The ISEE-3 Reboot Project team is also well-represented in the videos. We experience their excitement after they make first contact with the spacecraft at Arecibo Observatory. Later, their disappointment is palpable when the thrusters won't cooperate during a segment filmed at the project's McMoons headquarters. The videos end as the spacecraft enters "science mode" and begins sending data back to Earth.
On the opening screen of the live view, we see the spacecraft's current position and it's real-time distance from Earth, moon and the sun. There are ribbon trails to show you where ISEE-3 is and where it's heading, just like in the videos.
The data section has a dashboard displaying the spacecraft's vital signs, which include solar array current, temperature and spin rate. The information is based on the spacecraft's last "sync"—as of this article the dashboard is 13 days old. Keith Cowing said a procedure is still being worked out on how to process inbound spacecraft data so it can be accessed via the dashboard. Right now there are two satellite dishes set up to capture telemetry from ISEE-3: one at Morehead State University in Kentucky, and another at AMSAT-DL in Germany. Cowing said he hopes to secure more collaborators around the globe.

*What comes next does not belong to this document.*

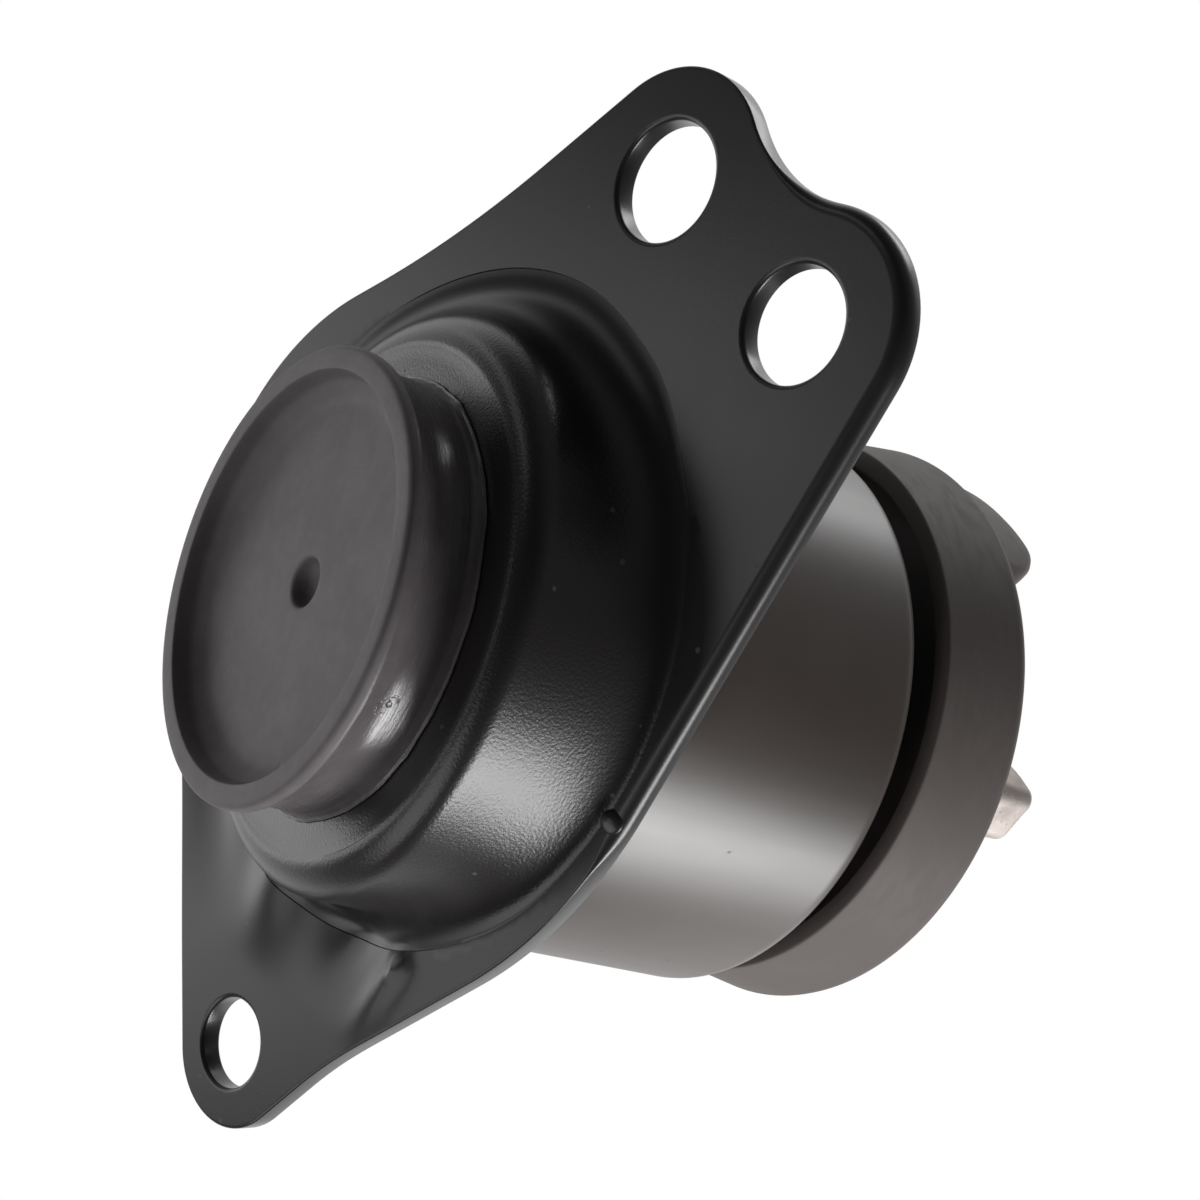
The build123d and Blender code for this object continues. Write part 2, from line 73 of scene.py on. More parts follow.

There are also dashboard slots ready for magnetometer readings and low-energy proton counts. Neither contain any data yet, but Cowing said they should be there soon. Eventually, the team hopes to include data from 5 or 6 of ISEE-3's original 13 science instruments—the half-dozen that are still working after three decades in space. Preliminary readings from ISEE-3's plasma wave receiver show the spacecraft detected a solar flare, and the timing of the event was correlated with observations made by a GOES weather satellite.
It will be interesting to see what citizen scientists are able to do with ISEE-3 data. "A Spacecraft for All" is a fitting website for a 36-year-old spacecraft brought back to life by the sheer will of enthusiastic space fans. Anyone is welcome to join the ride as the versatile explorer begins another long trek around the sun.